I could, of course, but somehow the remembrance of the warm honey at Living Waters sweetened my response.
“I don’t know yet Mum,” I said, hugging her, “I’ll let you know.” She looked confused, as if the feeling was right even though the answer was wrong.
“Want me to bring some boxes in?”
“No, I’ll do it. Some of them are heavy. Books. How about you just put on the kettle?
Cup of coffee and a Tim-Tam?” She sounded relaxed. “I’ve got new ones. Double Chocolate, only one-ninety five on special.”
Tim-Tams. Mum’s own way of being sweet to those she loved.
“You and your Tim-Tams!!” I laughed, and for a second there it seemed she might even hug me back.
* * *
I didn’t see Charis after that Sunday for the rest of that week. I spent the time either working with Chris or arranging and re-arranging boxes of books, music and junk into the bigger box that was my room. I shifted everything a dozen times, like those little tile games you have when you’re a kid where there’s a bit missing. You’re supposed to come up with the right picture by moving the pieces around each other. I’d usually just get sick of them really quickly when one piece wouldn’t get to where I wanted it without stuffing up all the other bits I’d got right.

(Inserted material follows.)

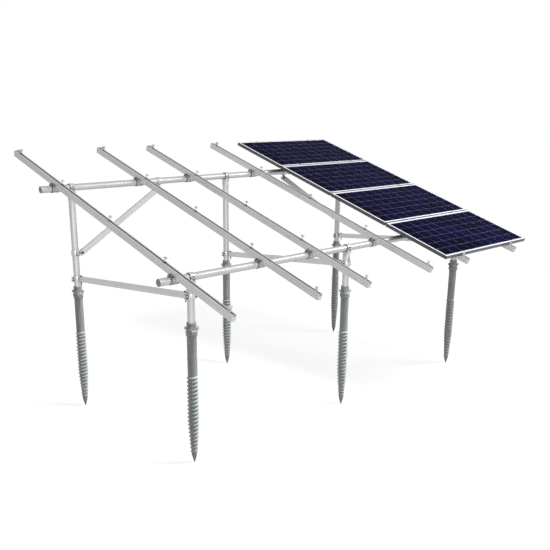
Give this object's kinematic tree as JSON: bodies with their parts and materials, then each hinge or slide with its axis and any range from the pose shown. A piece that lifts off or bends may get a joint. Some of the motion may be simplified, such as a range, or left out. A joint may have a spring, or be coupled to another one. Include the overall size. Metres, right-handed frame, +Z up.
{
  "type": "solar panel ground mount",
  "caption": "Sloping tubular ground mount on helical ground screws, with posts, beams, braces and slotted rails, carrying one column of framed solar panels.",
  "frame": {"origin": "bottom centre of the whole mount's bounding box, level with the ground screws' tips", "axes": "+X along the beams towards the panel column, +Y up the slope towards the rear, +Z up"},
  "size_m": [4.787, 3.3776, 2.6668],
  "materials": {
    "galvanised_steel": "hot-dip galvanised, matt grey",
    "tube_aluminium": "clear anodised, satin",
    "rail_aluminium": "mill finish extrusion, satin",
    "cast_aluminium": "cast, light satin",
    "clamp_steel": "zinc plated strap",
    "frame_aluminium": "anodised panel frame",
    "solar_glass": "dark blue cells under clear glass",
    "box_plastic": "black moulded housing",
    "cap_plastic": "grey moulded plug"
  },
  "bodies": {
    "root": {"beam_end_caps": "cap_plastic", "beam_front": "tube_aluminium", "beam_rear": "tube_aluminium", "brace_clamps_beam": "cast_aluminium", "brace_collars_front": "cast_aluminium", "brace_collars_rear": "cast_aluminium", "ground_screw_front_left": "galvanised_steel", "ground_screw_front_middle": "galvanised_steel", "ground_screw_front_right": "galvanised_steel", "ground_screw_rear_left": "galvanised_steel", "ground_screw_rear_middle": "galvanised_steel", "ground_screw_rear_right": "galvanised_steel", "junction_boxes": "box_plastic", "panel_end_clamps": "rail_aluminium", "panel_frame_1": "frame_aluminium", "panel_frame_2": "frame_aluminium", "panel_frame_3": "frame_aluminium", "panel_frame_4": "frame_aluminium", "panel_laminate_1": "solar_glass", "panel_laminate_2": "solar_glass", "panel_laminate_3": "solar_glass", "panel_laminate_4": "solar_glass", "panel_mid_clamps": "rail_aluminium", "post_front_left": "tube_aluminium", "post_front_middle": "tube_aluminium", "post_front_right": "tube_aluminium", "post_head_caps": "cast_aluminium", "post_heads_front": "cast_aluminium", "post_heads_rear": "cast_aluminium", "post_rear_left": "tube_aluminium", "post_rear_middle": "tube_aluminium", "post_rear_right": "tube_aluminium", "rail_1": "rail_aluminium", "rail_2": "rail_aluminium", "rail_3": "rail_aluminium", "rail_4": "rail_aluminium", "rail_5": "rail_aluminium", "rail_6": "rail_aluminium", "rail_clamps_front": "clamp_steel", "rail_clamps_rear": "clamp_steel", "rear_brace_left": "rail_aluminium", "rear_brace_right": "rail_aluminium", "side_brace_left": "rail_aluminium", "side_brace_middle": "rail_aluminium", "side_brace_right": "rail_aluminium"}
  },
  "joints": []
}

My room was turning out the same. I gave up eventually, spending a day or two glowering at my desk which had been about two centimeters too small to make a perpendicular with the bed. I bumped my hip on the corner of it a couple of nights getting up to go to the toilet
, swearing loud enough each time for Mum to think she might have heard something.
Then there was the job of drawing and redrawing boundaries with Mum. Tim-Tams cover a multitude of sins, but even their propitiatory powers are limited. I comforted myself with the fact that this was a stop-over, not a destination.
Living at home again was like wearing a jumper you haven’t worn over summer. When the first cool day leaps out and surprises you, you dig it out again from under the shorts and tee-shirts, smelling slightly sour like the bottom of the drawers. It’s the same jumper, but you need to re-stretch it, flex your elbows, pull at the forgetful collar which has tightened again, choking your neck. It need to draw up your deodorant, your aftershave, your sweat. That jumper needs to know that you’re the boss, that you’re wearing it to meet your needs, rather than the other way around. The trouble with mum was that she kept springing back to shape. She had no progressive memory. It was always “back then”, never now.
On Friday I dropped Chris off after work and escaped to the well-stretched double-hammock at Charis’. Working with Chris had been a nightmare all week – silent gloom, whining tools and three or four lunch-time beers.
“Don’t let the owners see you on the beer.” I tried to make it jokey, but it came out harsh anyway.
“Fuck ‘em, fuck me all,” he said, kicking an empty across the dusty floorboards. The floor was warped where the stump-plates had rotted, and we watched as the can stopped spinning and rolled like water finding its level all the way to the skirting.
“It’s a shit-heap anyway. I told ‘em to re-stump the place before doing anything above floor, but they’re tight-asses.”
I secretly thanked God. I hated re-stumping – it’s all claustrophobia, spider-webs and rat droppings. It’s amazing that a whole house can sit on small wooden posts and not even be nailed down. The weight pressing downwards does the work. But that same weight will keep pressing until the stump-plates, weakened and weathered, crumble away like so many cancerous hips.